De monstruos
Lo más notable, según Rosa Montero, de la oveja Dolly es el silencio que se ha articulado en torno al hecho de que se trata de una hija sin padre. Dada la tradicional envidia que, en opinión de la escritora, han mostrado los hombres a la facultad de parir, asegura que es de temer un recrudecimiento de la agresividad de ellos hacia ellas por culpa de esta práctica en la que el macho quedaría definitivamente separado de las tareas reproductivas. No sé. Las envidias y sus fatales consecuencias no deberían imponerse por decreto. Si uno creyera, por ejemplo, que la mujer está condenada a envidiar el pene del hombre, le atribuiría mecánicamente unos instintos castradores de los que muchas que uno conoce, la propia Rosa, carecen. Es el peligro de las generalizaciones.Personalmente me parece bien que los hijos clónicos no tengan padre, incluso me alegraría de que se les inhabilitara para tener cuñados, que es uno de los vínculos familiares más difíciles de sobrellevar. Pero no son estas carencias lo inquietante de Dolly. Lo que nos pone los pelos de punta es que se trata de una atracción de feria sin anormalidad aparente. He observado con detenimiento todas las fotos del animal y sé que es Dolly porque me lo dicen, pero la verdad es que podría ser cualquiera de nosotros.

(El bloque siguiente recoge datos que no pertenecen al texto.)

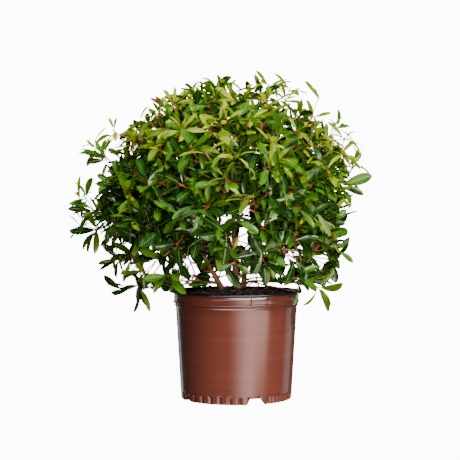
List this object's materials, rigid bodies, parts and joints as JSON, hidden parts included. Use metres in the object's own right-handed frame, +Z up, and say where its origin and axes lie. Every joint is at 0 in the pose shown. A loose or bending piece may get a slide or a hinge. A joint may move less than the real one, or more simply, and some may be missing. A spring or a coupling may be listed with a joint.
{
  "type": "potted bronze beauty cleyera",
  "caption": "Round evergreen shrub on three stems, with glossy leaves in open masses on slender boughs, rooted in compost in a tapered nursery pot.",
  "frame": {"origin": "centre of the pot's flat underside", "axes": "+Z up along the pot's axis, -Y towards the side that the picture shows, +X to its right"},
  "size_m": [0.5524, 0.4834, 0.6162],
  "materials": {
    "pot_plastic": "satin bronze-brown injection-moulded polypropylene with a black rolled rim",
    "compost": "moist shredded pine bark and peat",
    "bark": "thin fissured reddish grey-brown bark",
    "foliage": "glossy leathery green leaves on orange-brown young twigs"
  },
  "bodies": {
    "root": {"bough_lower_back_left": "bark", "bough_lower_back_right": "bark", "bough_lower_front_left": "bark", "bough_lower_front_right": "bark", "bough_lower_left": "bark", "bough_lower_right": "bark", "bough_middle_back": "bark", "bough_middle_back_left": "bark", "bough_middle_back_right": "bark", "bough_middle_front": "bark", "bough_middle_front_left": "bark", "bough_middle_front_right": "bark", "bough_middle_left": "bark", "bough_middle_right": "bark", "bough_upper_back_left": "bark", "bough_upper_back_right": "bark", "bough_upper_front": "bark", "foliage_lower_back_left": "foliage", "foliage_lower_back_right": "foliage", "foliage_lower_front_left": "foliage", "foliage_lower_front_right": "foliage", "foliage_lower_left": "foliage", "foliage_lower_right": "foliage", "foliage_middle_back": "foliage", "foliage_middle_back_left": "foliage", "foliage_middle_back_right": "foliage", "foliage_middle_front": "foliage", "foliage_middle_front_left": "foliage", "foliage_middle_front_right": "foliage", "foliage_middle_left": "foliage", "foliage_middle_right": "foliage", "foliage_top": "foliage", "foliage_upper_back_left": "foliage", "foliage_upper_back_right": "foliage", "foliage_upper_front": "foliage", "foliage_upper_left": "foliage", "foliage_upper_right": "foliage", "pot": "pot_plastic", "soil": "compost", "stem_left": "bark", "stem_main": "bark", "stem_right": "bark"}
  },
  "joints": []
}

Cuando uno observa un centauro espera encontrar una mezcla de hombre y de caballo. O de burro, si quieres: lo importante es que la aberración sea evidente. Pero cuando uno contempla un mamífero clónico y no es capaz de distinguirlo de aquellos con los que se cruza cada día, el desasosiego se dispara. Y es que los monstruos sirven para ver fuera lo que llevamos dentro. Nada, hay más pavoroso que la comprobación de que el forro y la funda son idénticos. Eso es, Rosa, lo que asusta de Dolly. Sin agresividad. Y sin envidia.